Advanced Optimization Strategies
Once the basic autoscaling pipeline is established, further performance optimizations can be implemented to reduce build times and resource waste.
One primary method is the integration of a Docker Registry for higher levels of caching. By caching intermediate layers of Docker images, the time required to pull images onto new transient droplets is significantly reduced. Furthermore, the use of tagging allows developers to route specific code builds to specialized runners. For example, a build requiring a GPU for machine learning tasks can be tagged to only run on a runner node with the appropriate hardware specifications, while standard web tasks remain on the 1 GB droplets.
The use of the docker+machine executor ensures that the environment is always clean, as each job starts with a fresh image, eliminating the "snowflake server" problem where build artifacts from previous jobs interfere with current ones.
Conclusion
The deployment of GitLab Runners on DigitalOcean transforms the CI/CD process from a static bottleneck into a dynamic, responsive resource. By leveraging a bastion server and the docker+machine executor, organizations can achieve a state of "cloud scalability" where the infrastructure precisely mirrors the demand of the development cycle. The transition from a single Docker-enabled droplet to a fleet of transient, disposable servers allows for massive concurrency—up to 50 builds in the provided configuration—without sacrificing the stability of the primary control plane.

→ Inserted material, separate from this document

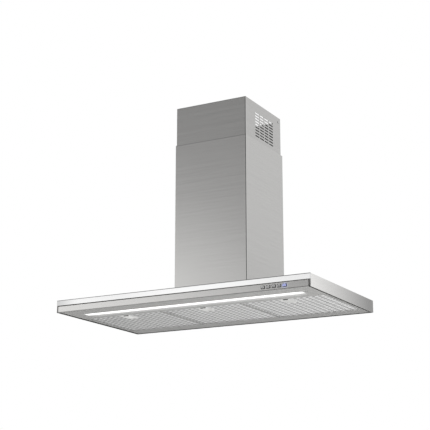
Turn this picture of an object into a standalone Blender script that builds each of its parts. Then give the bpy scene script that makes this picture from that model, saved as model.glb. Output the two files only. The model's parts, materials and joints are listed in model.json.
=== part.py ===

The critical nature of the config.toml file cannot be overstated, as it governs not only the performance (via concurrent and limit settings) but also the financial expenditure (via IdleTime and digitalocean-size). The integration of Docker-in-Docker and the use of specific DigitalOcean images like CoreOS ensure that the execution environment is optimized for containerization. Ultimately, the ability to programmatically create and destroy infrastructure via the DigitalOcean API removes the manual overhead of server maintenance, allowing engineering teams to focus on code delivery rather than infrastructure management.